The Wood-Fired Blog

Proper Seasoning. Seasoned Wood That Is.

I don’t think you can overstate just how important dry wood is to an enjoyable session of wood-fired cooking. Damp wood is hard (dare I say impossible) to light, it smokes when it burns (that’s because the fire needs to bake all the moisture out of the wood before it actually combusts) and it takes much longer to fire your oven for cooking. It can take all of the fun out of your afternoon. Burning damp wood can also be dangerous on the long run, building up creosote inside your chimney that can catch fire. If your oven is installed indoors, or if it has a long run of chimney pipe, remember to have your chimney regularly inspected by a professional for creosote build up.

Well seasoned wood lights bast, burns clear and hot and can bring your Forno Bravo oven up to pizza baking temperature remarkably quickly. For a visual example, check out our YouTube video on the “top down” fire building method—where we build a blazing fire in a couple of minutes and fully fire a Primavera oven in less than 20 minutes. That gets you baking Pizza Napoletana in about the same amount of time we used to spend lighting charcoal bricks in our Weber grills. :-)

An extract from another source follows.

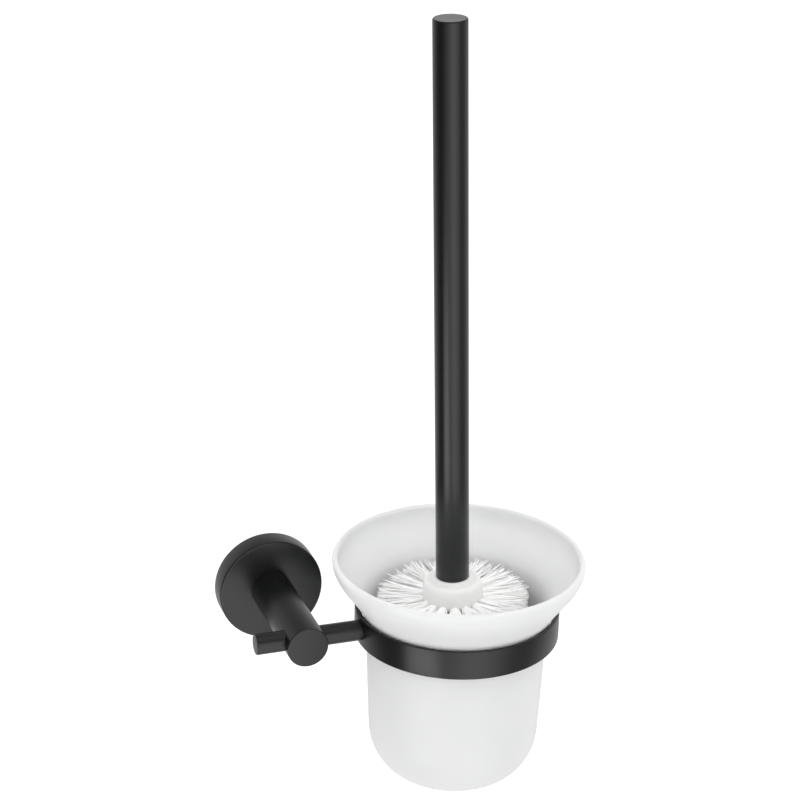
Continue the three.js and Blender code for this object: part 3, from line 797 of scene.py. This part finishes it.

But it all comes back to having well seasoned wood.

The tricky part is that freshly cut wood can have up to 50% water content, where seasoned wood has water content below 20%. Like a lot of things, such as oven temperature, you can either manage your wood by feel, or with a gadget. For example, many of us enjoy using an infrared thermometer to check our oven temperature at various spots—even though we have learned to do a good job of estimating oven temperature by sight and feel. And the same is true of firewood moisture. You can use a fun little gadget that tells you the water content of your wood.

I just bought this moisture sensor for $20 on Amazon.com and I will be doing some tests and posting some photos on how well it works. This should be fun.